■ Listed entries

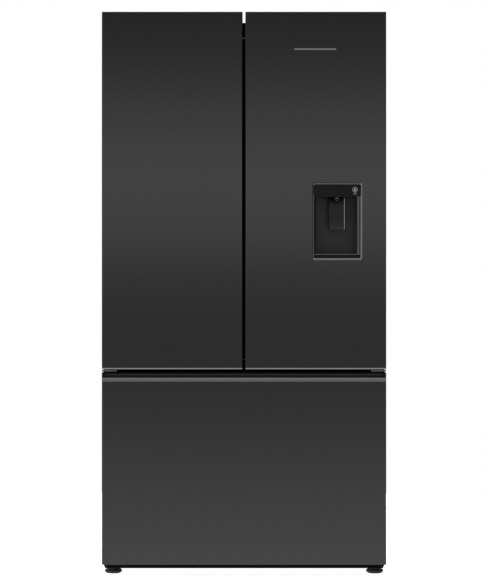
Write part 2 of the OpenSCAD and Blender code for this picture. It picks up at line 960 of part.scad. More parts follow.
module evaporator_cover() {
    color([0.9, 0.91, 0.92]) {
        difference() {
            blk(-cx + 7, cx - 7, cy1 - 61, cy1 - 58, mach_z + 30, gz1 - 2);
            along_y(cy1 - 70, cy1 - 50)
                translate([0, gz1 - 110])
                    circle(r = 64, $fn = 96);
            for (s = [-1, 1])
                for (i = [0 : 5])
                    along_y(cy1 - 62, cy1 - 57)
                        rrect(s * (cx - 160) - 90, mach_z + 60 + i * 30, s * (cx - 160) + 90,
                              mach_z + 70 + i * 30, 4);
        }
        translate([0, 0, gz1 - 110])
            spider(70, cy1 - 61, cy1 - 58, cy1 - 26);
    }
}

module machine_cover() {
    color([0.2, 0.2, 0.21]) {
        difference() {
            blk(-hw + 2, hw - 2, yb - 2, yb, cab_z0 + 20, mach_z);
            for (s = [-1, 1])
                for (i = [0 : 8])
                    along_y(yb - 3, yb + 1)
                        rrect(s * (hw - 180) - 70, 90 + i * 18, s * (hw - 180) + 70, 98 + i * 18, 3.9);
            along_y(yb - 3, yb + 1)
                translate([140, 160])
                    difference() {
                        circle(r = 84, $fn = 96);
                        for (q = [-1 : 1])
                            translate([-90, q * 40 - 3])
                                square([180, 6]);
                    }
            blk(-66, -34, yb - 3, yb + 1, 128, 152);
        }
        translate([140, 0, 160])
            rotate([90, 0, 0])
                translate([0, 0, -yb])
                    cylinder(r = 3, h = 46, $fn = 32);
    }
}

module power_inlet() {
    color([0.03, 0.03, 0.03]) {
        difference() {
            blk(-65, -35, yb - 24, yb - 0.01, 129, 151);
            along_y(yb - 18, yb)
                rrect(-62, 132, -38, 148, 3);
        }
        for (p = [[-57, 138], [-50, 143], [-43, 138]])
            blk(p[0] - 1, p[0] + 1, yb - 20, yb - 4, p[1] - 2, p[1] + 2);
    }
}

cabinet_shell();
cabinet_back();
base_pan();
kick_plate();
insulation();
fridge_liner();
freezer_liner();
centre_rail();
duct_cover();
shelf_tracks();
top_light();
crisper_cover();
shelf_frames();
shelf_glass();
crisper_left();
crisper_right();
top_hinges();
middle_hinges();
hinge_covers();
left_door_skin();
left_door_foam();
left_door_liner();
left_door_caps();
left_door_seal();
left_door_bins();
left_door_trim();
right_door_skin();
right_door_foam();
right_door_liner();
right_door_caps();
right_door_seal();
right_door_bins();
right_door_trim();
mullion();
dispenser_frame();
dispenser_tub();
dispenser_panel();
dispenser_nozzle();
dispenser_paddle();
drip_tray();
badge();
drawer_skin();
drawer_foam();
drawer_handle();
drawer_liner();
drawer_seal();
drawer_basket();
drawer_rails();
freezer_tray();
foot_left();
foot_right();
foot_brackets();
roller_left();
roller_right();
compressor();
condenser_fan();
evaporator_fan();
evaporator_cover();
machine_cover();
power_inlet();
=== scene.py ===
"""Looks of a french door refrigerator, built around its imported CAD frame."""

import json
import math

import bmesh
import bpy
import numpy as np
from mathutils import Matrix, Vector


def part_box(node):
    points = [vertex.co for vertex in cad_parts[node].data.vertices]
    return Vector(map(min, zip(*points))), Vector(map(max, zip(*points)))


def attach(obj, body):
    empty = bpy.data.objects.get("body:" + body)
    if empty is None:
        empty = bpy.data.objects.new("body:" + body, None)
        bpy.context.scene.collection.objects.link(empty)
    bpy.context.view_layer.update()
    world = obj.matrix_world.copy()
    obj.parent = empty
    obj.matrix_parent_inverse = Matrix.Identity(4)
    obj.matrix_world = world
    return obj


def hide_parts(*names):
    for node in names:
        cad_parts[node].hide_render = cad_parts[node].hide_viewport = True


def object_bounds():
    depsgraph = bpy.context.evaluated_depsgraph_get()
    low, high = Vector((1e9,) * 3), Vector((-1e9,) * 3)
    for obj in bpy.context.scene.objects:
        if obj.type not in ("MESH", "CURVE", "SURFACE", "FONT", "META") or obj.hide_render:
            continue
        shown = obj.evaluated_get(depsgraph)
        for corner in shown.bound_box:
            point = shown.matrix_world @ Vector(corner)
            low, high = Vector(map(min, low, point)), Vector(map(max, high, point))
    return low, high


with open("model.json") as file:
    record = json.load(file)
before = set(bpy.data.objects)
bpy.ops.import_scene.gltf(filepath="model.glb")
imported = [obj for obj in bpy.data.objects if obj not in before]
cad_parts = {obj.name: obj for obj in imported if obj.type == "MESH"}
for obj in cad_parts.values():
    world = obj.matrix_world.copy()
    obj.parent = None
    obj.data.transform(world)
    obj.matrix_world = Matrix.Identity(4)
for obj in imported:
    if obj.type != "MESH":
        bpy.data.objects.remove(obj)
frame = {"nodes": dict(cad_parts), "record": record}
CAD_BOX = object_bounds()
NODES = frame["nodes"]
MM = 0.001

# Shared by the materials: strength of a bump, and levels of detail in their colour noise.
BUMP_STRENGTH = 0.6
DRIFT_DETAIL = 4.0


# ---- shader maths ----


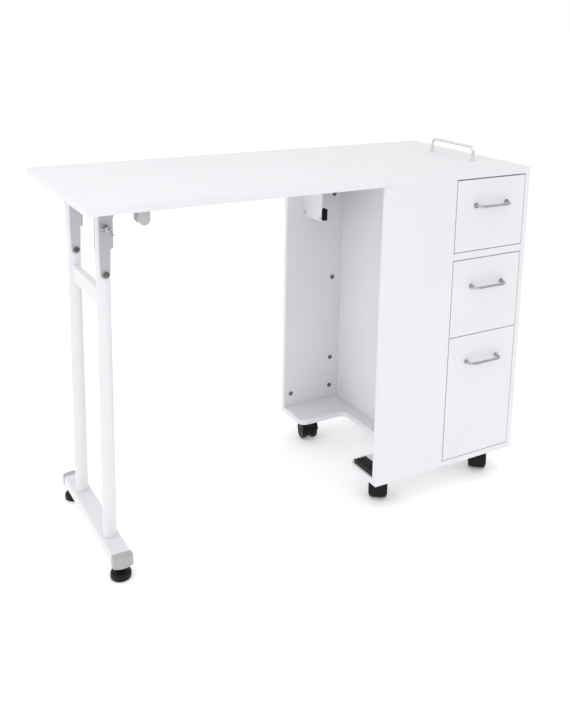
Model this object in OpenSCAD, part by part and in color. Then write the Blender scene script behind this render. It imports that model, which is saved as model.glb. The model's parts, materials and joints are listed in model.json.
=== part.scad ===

■ Written request
Quote the lines that begin at the line containing "cabinet_shell();" and end at the line containing "obj.matrix_world = world", keeping both of those lines.

■ Exercise answer
cabinet_shell();
cabinet_back();
base_pan();
kick_plate();
insulation();
fridge_liner();
freezer_liner();
centre_rail();
duct_cover();
shelf_tracks();
top_light();
crisper_cover();
shelf_frames();
shelf_glass();
crisper_left();
crisper_right();
top_hinges();
middle_hinges();
hinge_covers();
left_door_skin();
left_door_foam();
left_door_liner();
left_door_caps();
left_door_seal();
left_door_bins();
left_door_trim();
right_door_skin();
right_door_foam();
right_door_liner();
right_door_caps();
right_door_seal();
right_door_bins();
right_door_trim();
mullion();
dispenser_frame();
dispenser_tub();
dispenser_panel();
dispenser_nozzle();
dispenser_paddle();
drip_tray();
badge();
drawer_skin();
drawer_foam();
drawer_handle();
drawer_liner();
drawer_seal();
drawer_basket();
drawer_rails();
freezer_tray();
foot_left();
foot_right();
foot_brackets();
roller_left();
roller_right();
compressor();
condenser_fan();
evaporator_fan();
evaporator_cover();
machine_cover();
power_inlet();
=== scene.py ===
"""Looks of a french door refrigerator, built around its imported CAD frame."""

import json
import math

import bmesh
import bpy
import numpy as np
from mathutils import Matrix, Vector


def part_box(node):
    points = [vertex.co for vertex in cad_parts[node].data.vertices]
    return Vector(map(min, zip(*points))), Vector(map(max, zip(*points)))


def attach(obj, body):
    empty = bpy.data.objects.get("body:" + body)
    if empty is None:
        empty = bpy.data.objects.new("body:" + body, None)
        bpy.context.scene.collection.objects.link(empty)
    bpy.context.view_layer.update()
    world = obj.matrix_world.copy()
    obj.parent = empty
    obj.matrix_parent_inverse = Matrix.Identity(4)
    obj.matrix_world = world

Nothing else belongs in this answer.